To throw in a non-Jane Austen example, I was highly entertained by the 1991 movie, Impromptu, which has a good cast and describes the various bohemian friends and relationships of George Sand.

IMPROMPTU, 1991
Directed by James Lapine
Judy Davis, Hugh Grant, Emma Thompson, Julian Sands, Ralph Brown, Mandy Patinkin, Bernadette Peters

Don’t watch this to think you’ll learn much about George Sand’s work, but you will get an idea of her forceful character, courage and disinclination to submit to 19th century standards for women. She smoked in public, she wore men’s clothes and she had many lovers. Judy Davis brings her to life as a woman ahead of her time. It is a lighthearted look at a group of talented, bohemian friends swanning around country estates — Grant as Chopin, Patinkin as Alfred de Musset, Sands as Franz Liszt, Brown as Eugene Delacroix, Thompson as the Duchess, and Peters as Marie d’Agoult — and the social climbers who court them. Grant is quite astonishing since he plays the frail, tubercular, seemingly sexless musician without his usual befuddled mannerisms and gentle leers. And there are duels at dawn!

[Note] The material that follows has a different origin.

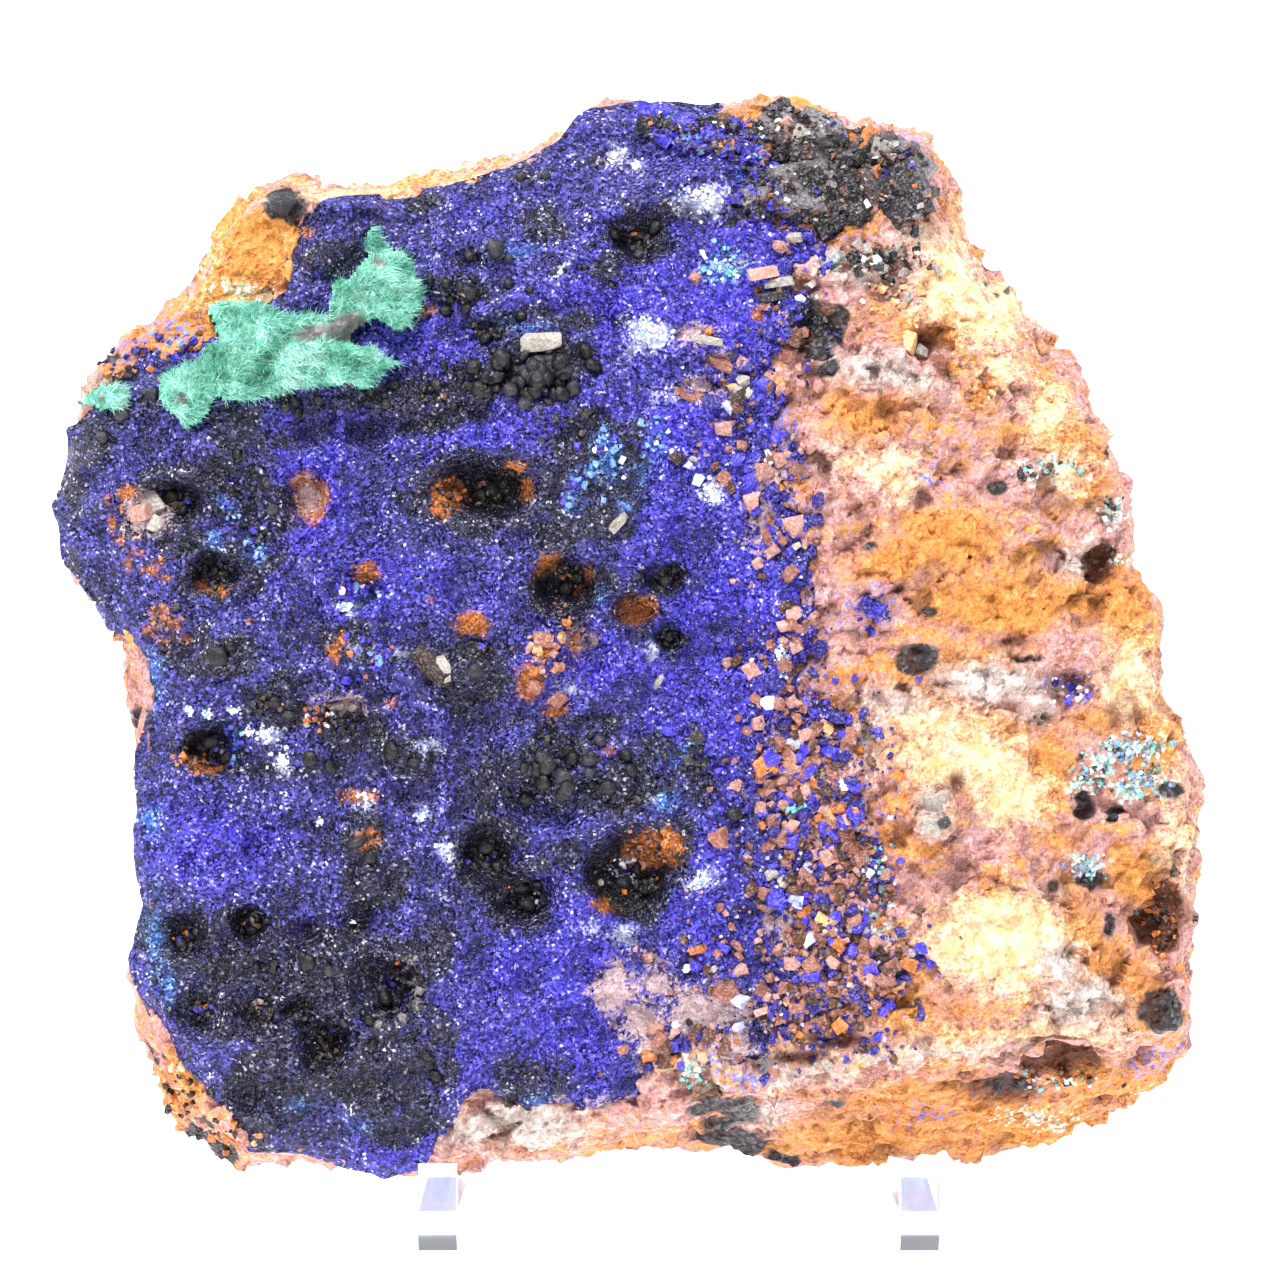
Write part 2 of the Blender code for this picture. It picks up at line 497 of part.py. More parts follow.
def prism(bm, profile, axis, start, thickness):
    """Add a closed prism: a profile in the other two axes, pulled out along one."""
    verts = []
    for first, second in profile:
        place = [first, second]
        place.insert(axis, start)
        verts.append(bm.verts.new(place))
    face = bm.faces.new(verts)
    grown = bmesh.ops.extrude_face_region(bm, geom=[face])["geom"]
    moved = [item for item in grown if isinstance(item, bmesh.types.BMVert)]
    pull = Vector((0.0, 0.0, 0.0))
    pull[axis] = thickness
    bmesh.ops.translate(bm, vec=pull, verts=moved)
    bmesh.ops.recalc_face_normals(bm, faces=bm.faces)


def leaned(bm):
    """Lean forms drawn upright back by the easel's angle."""
    turn = Matrix.Rotation(math.radians(-LEAN), 3, "X")
    bmesh.ops.rotate(bm, matrix=turn, cent=(0.0, 0.0, 0.0), verts=bm.verts)


def make_stand(sheet_depth, shelf):
    """The easel: a splayed A of clear sheet with two hooks, toes and a prop behind."""
    half = LEG_WIDTH / 2.0 / math.cos(math.radians(LEG_SPLAY))
    foot, bar_top, bar_bottom = -66.0, -8.0, -12.0
    head = leg_offset(STAND_HEAD) + half + 1.6
    profile = [
        (STAND_CENTRE - leg_offset(foot) - half, foot), (STAND_CENTRE - head, STAND_HEAD),
        (STAND_CENTRE + head, STAND_HEAD), (STAND_CENTRE + leg_offset(foot) + half, foot),
        (STAND_CENTRE + leg_offset(foot) - half, foot),
        (STAND_CENTRE + leg_offset(bar_bottom) - half, bar_bottom),
        (STAND_CENTRE - leg_offset(bar_bottom) + half, bar_bottom),
        (STAND_CENTRE - leg_offset(foot) + half, foot),
    ]
    bm = bmesh.new()
    prism(bm, profile, 1, sheet_depth, SHEET_THICKNESS)
    leaned(bm)
    mesh = bpy.data.meshes.new("stand")
    bm.to_mesh(mesh)
    bm.free()

    bm = bmesh.new()
    window = [
        (STAND_CENTRE - leg_offset(bar_top) + half, bar_top),
        (STAND_CENTRE - leg_offset(13.0) + half, 13.0),
        (STAND_CENTRE + leg_offset(13.0) - half, 13.0),
        (STAND_CENTRE + leg_offset(bar_top) - half, bar_top),
    ]
    prism(bm, window, 1, sheet_depth - 2.0, SHEET_THICKNESS + 4.0)
    leaned(bm)
    mesh = cut(mesh, bm)

    for side in (-1.0, 1.0):
        middle = STAND_CENTRE + side * (leg_offset(shelf) - 0.3)
        front, tip = -HOOK_REACH, shelf + HOOK_TIP
        hook = [
            (sheet_depth + 1.2, shelf), (front + LEG_WIDTH, shelf),
            (front + LEG_WIDTH - 0.3, tip - 0.7), (front + LEG_WIDTH - 0.9, tip),
            (front + 0.7, tip), (front, tip - 0.7),
            (front, shelf - 1.2), (front + 1.2, shelf - LEG_WIDTH), (sheet_depth + 1.2, shelf - LEG_WIDTH),
        ]
        bm = bmesh.new()
        prism(bm, hook, 0, middle - LEG_WIDTH / 2.0, LEG_WIDTH)
        leaned(bm)
        mesh = fused(mesh, bm)

    lean = math.radians(LEAN)
    sheet_middle = sheet_depth + SHEET_THICKNESS / 2.0
    foot_height = (GROUND_LEVEL + sheet_middle * math.sin(lean)) / math.cos(lean)
    foot_y = sheet_middle * math.cos(lean) + foot_height * math.sin(lean)
    for side in (-1.0, 1.0):
        middle = STAND_CENTRE + side * leg_offset(foot_height)
        toe = [
            (foot_y + 1.6, GROUND_LEVEL - 2.0), (foot_y + 1.2, GROUND_LEVEL + 2.6),
            (foot_y - 8.0, GROUND_LEVEL + 2.0), (foot_y - 9.2, GROUND_LEVEL + 1.0),
            (foot_y - 9.2, GROUND_LEVEL - 2.0),
        ]
        bm = bmesh.new()
        prism(bm, toe, 0, middle - LEG_WIDTH / 2.0 - 0.1, LEG_WIDTH + 0.2)
        mesh = fused(mesh, bm)

    top_y = sheet_middle * math.cos(lean) + (STAND_HEAD - 6.0) * math.sin(lean)
    top_z = -sheet_middle * math.sin(lean) + (STAND_HEAD - 6.0) * math.cos(lean)
    prop = [
        (top_y - 0.4, top_z), (top_y + 1.8, top_z + 1.4), (PROP_REACH + 2.0, GROUND_LEVEL - 3.0),
        (PROP_REACH - 1.2, GROUND_LEVEL - 3.0),
    ]
    bm = bmesh.new()
    prism(bm, prop, 0, STAND_CENTRE - 3.0, 6.0)
    mesh = fused(mesh, bm)

    bm = bmesh.new()
    bmesh.ops.create_cube(bm, size=200.0)
    bmesh.ops.translate(bm, vec=(0.0, 0.0, GROUND_LEVEL - 100.0), verts=bm.verts)
    return cut(mesh, bm)


def finish(name, colour, roughness, alpha=1.0):
    """A plain Principled material."""
    material = bpy.data.materials.new(name)
    material.use_nodes = True
    shader = material.node_tree.nodes["Principled BSDF"]
    shader.inputs["Base Color"].default_value = (*colour, 1.0)
    shader.inputs["Roughness"].default_value = roughness
    shader.inputs["Metallic"].default_value = 0.0
    shader.inputs["Alpha"].default_value = alpha
    return material


def place(name, mesh, material, parent):
    """Make a solid's object, in metres, under its parent."""
    mesh.transform(Matrix.Scale(MM, 4))
    mesh.materials.clear()
    mesh.materials.append(material)
    solid = bpy.data.objects.new(name, mesh)
    bpy.context.scene.collection.objects.link(solid)
    solid.parent = parent
    return solid


def holder(name, parent=None):
    """An empty that carries others."""
    empty = bpy.data.objects.new(name, None)
    bpy.context.scene.collection.objects.link(empty)
    empty.parent = parent
    return empty


def build():
    """Make every solid and set the whole on the ground."""
    rock = add_rock_grains(make_rock())
    crust = make_crust(rock)
    ground = surface_of(rock, crust)
    malachite = make_malachite(MALACHITE_RIM, MALACHITE_FACES, ground)
    edge_malachite = make_malachite(EDGE_MALACHITE_RIM, EDGE_MALACHITE_FACES, ground)
    for mesh in (rock, crust, malachite, edge_malachite):
        seen_true(mesh)

    sheet_depth = max(vert.co.y for vert in rock.vertices) + 0.3
    reach = leg_offset(-36.0)
    shelf = min(
        lowest_between(rock, middle - 1.5, middle + 1.5)
        for middle in (STAND_CENTRE - reach, STAND_CENTRE + reach)
    ) - 0.3
    stand = make_stand(sheet_depth, shelf)

    root = holder("specimen")
    lean = holder("lean", root)
    lean.rotation_euler = (math.radians(-LEAN), 0.0, 0.0)
    solids = [
        place("matrix_rock", rock, finish("limonite_matrix", (0.60, 0.33, 0.16), 0.8), lean),
        place("azurite_crust", crust, finish("azurite_druse", (0.04, 0.03, 0.38), 0.45), lean),
        place("malachite_mat", malachite, finish("malachite_fibre", (0.10, 0.52, 0.34), 0.6), lean),
        place("malachite_rim_mat", edge_malachite, finish("malachite_rim_fibre", (0.10, 0.52, 0.34), 0.6), lean),
        place("display_stand", stand, finish("clear_acrylic", (0.90, 0.94, 0.97), 0.05, 0.35), root),
    ]
    bpy.context.view_layer.update()
    corners = np.array([solid.matrix_world @ vert.co for solid in solids for vert in solid.data.vertices])
    low, high = corners.min(axis=0), corners.max(axis=0)
    root.location = (-(low[0] + high[0]) / 2.0, -(low[1] + high[1]) / 2.0, -low[2])


for leftover in list(bpy.data.objects):
    bpy.data.objects.remove(leftover)
build()
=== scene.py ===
import math

import bmesh
import bpy
import numpy as np
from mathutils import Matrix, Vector, noise
from mathutils.bvhtree import BVHTree

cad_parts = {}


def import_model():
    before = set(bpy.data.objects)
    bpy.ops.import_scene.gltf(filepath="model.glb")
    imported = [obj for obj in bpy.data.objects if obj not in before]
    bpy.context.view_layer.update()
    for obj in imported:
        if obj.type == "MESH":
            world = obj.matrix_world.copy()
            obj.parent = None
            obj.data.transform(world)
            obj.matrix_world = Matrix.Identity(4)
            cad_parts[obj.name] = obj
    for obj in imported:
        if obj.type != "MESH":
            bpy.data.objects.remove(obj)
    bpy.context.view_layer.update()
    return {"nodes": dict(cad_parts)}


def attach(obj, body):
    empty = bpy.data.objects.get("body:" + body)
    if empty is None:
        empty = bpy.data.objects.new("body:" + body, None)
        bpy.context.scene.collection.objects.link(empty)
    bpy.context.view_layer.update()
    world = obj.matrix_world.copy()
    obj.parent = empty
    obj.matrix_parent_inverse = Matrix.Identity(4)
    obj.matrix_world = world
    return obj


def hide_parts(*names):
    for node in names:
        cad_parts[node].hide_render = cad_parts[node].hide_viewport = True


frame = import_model()


# Matrix rock: a broken lump of pink, iron-stained and quartz-veined rock, the body of the
# specimen. It is taken from the CAD solid, given a finer skin and broken-stone relief, and
# the crust and the malachite grow on its front.
#
# All sizes are millimetres in the sight frame of the stone: u to the right, w up the face
# and depth into the stone. Lists of oval areas hold u, w, half width, half height and, for
# the ovals that are not level, the turn in degrees.

# How far away the stone is seen from, how far it leans back, and where its middle is
SIGHT_DISTANCE = 300.0
LEAN = math.radians(18.0)
SIGHT_MIDDLE = np.array((-0.034, -19.591, 58.0))
ROCK_SKIN = 0.56
ROCK_SMOOTHINGS = 2
# The finer skin of the bare face runs this far under the crust
CLOSE_UP_OVERLAP = 1.2
# Rock within this depth behind the even face belongs to the face
FACE_REACH = 1.7
CRUST_BED = 2.0
# Takes every coloured area off the sides that face away
UNSEEN = -6.0

# Outlines of the whole face and of the crust on it: u, w
FRONT_RIM = [
    (-3.0, 33.4), (0.0, 33.5), (3.8, 33.3), (7.2, 33.6), (10.3, 33.8), (12.2, 32.6), (15.0, 32.0),
    (17.6, 31.1), (18.6, 28.8), (18.2, 25.9), (19.7, 22.8), (22.5, 19.7), (25.0, 16.4),
    (27.2, 13.9), (28.9, 12.4), (30.0, 9.4), (30.2, 6.9), (30.8, 3.8), (32.1, 1.2), (32.4, -0.6),
    (31.8, -3.8), (33.8, -6.1), (34.6, -8.2), (34.5, -11.2), (33.9, -14.2), (34.1, -16.6),
    (33.9, -20.0), (34.4, -22.8), (34.0, -24.8), (29.4, -25.0), (25.0, -24.8), (20.6, -25.3),
    (16.2, -26.4), (11.9, -27.2), (7.5, -28.0), (3.8, -28.9), (0.6, -29.6), (-2.5, -30.4),
    (-5.0, -31.4), (-8.1, -31.9), (-11.2, -32.1), (-13.4, -32.7), (-15.9, -33.4), (-18.8, -32.7),
    (-21.2, -32.0), (-24.1, -31.9), (-25.9, -30.5), (-27.8, -28.1), (-29.4, -26.1),
    (-30.6, -23.8), (-31.5, -21.6), (-31.8, -19.9), (-30.8, -16.4), (-31.5, -13.6),
    (-31.2, -10.0), (-31.2, -7.2), (-30.9, -3.8), (-31.4, -0.9), (-33.0, 0.9), (-34.4, 2.9),
    (-35.8, 5.0), (-36.4, 8.4), (-35.8, 10.6), (-35.5, 13.1), (-35.0, 15.1), (-33.4, 16.8),
    (-32.2, 18.4), (-29.4, 20.1), (-27.2, 22.5), (-25.9, 25.0), (-24.1, 27.1), (-22.2, 28.1),
    (-19.4, 27.6), (-15.0, 28.0), (-11.2, 28.5), (-7.8, 29.5), (-5.0, 31.1), (-3.5, 32.9),
]
CRUST_RIM = [
    (-3.5, 33.0), (0.0, 33.6), (3.8, 33.4), (6.2, 33.4), (7.0, 31.9), (6.8, 30.0), (8.4, 29.7),
    (8.8, 25.9), (12.2, 25.0), (11.4, 23.6), (10.0, 22.2), (12.8, 21.2), (12.8, 19.1),
    (10.0, 18.1), (9.4, 16.2), (10.0, 12.5), (9.7, 10.0), (10.9, 7.5), (11.2, 3.8), (10.8, 1.2),
    (11.6, -0.9), (10.0, -2.8), (12.6, -3.9), (13.1, -5.9), (12.4, -8.8), (13.1, -11.2),
    (15.6, -13.1), (15.8, -15.9), (14.2, -17.8), (13.1, -20.3), (10.0, -22.2), (8.8, -25.6),
    (5.9, -27.8), (3.4, -25.0), (0.0, -27.2), (0.0, -28.8), (-2.5, -29.6), (-4.1, -29.1),
    (-7.0, -29.4), (-8.2, -28.5), (-10.0, -27.8), (-11.1, -28.5), (-11.8, -30.1), (-12.6, -31.6),
    (-13.8, -32.9), (-15.9, -33.6), (-18.8, -32.8), (-21.4, -32.0), (-24.4, -31.9),
    (-25.5, -30.0), (-27.4, -27.8), (-29.1, -25.6), (-30.5, -23.4), (-31.6, -21.6),
    (-31.9, -19.9), (-31.0, -16.4), (-31.6, -13.6), (-31.4, -10.0), (-31.4, -7.2), (-30.6, -3.8),
    (-30.5, -1.2), (-31.6, 0.0), (-33.1, 0.8), (-34.5, 2.9), (-36.0, 5.0), (-36.6, 8.4),
    (-35.9, 10.6), (-35.7, 13.1), (-34.8, 13.8), (-33.0, 15.9), (-30.6, 18.0), (-28.8, 17.5),
    (-27.2, 18.4), (-21.9, 21.9), (-22.0, 24.1), (-21.2, 26.1), (-19.7, 27.5), (-15.0, 27.9),
    (-11.2, 28.6), (-7.8, 29.6), (-5.1, 31.2),
]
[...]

Can too much fantasy jeopardize your grip on reality? Probably not. My preference is always for realistic portrayals, but the calming aspect of watching Suits, Gray’s Anatomy, movie versions of Jane Austen or any other period piece is needed at certain times to calm the mind and spirit. At the moment, my preferred form of escapism is reading or listening to English writer Anne Perry’s detective novels (the William Monk series), set in mid-19th century London. Her knowledgeable, detailed descriptions of the English class system and its intricate customs, the legal system, the state of medical and health conditions, and her descriptions of Crimean War battlefield conditions are addictive. (Anne Perry published 102 novels before her death in 2023. When she was 15 and living in New Zealand, she and a friend murdered the friend’s mother. They each served 5 years in prison for the crime. Perry returned to England, assumed a new name, and started writing after a stint as an airline stewardess. A complicated woman.)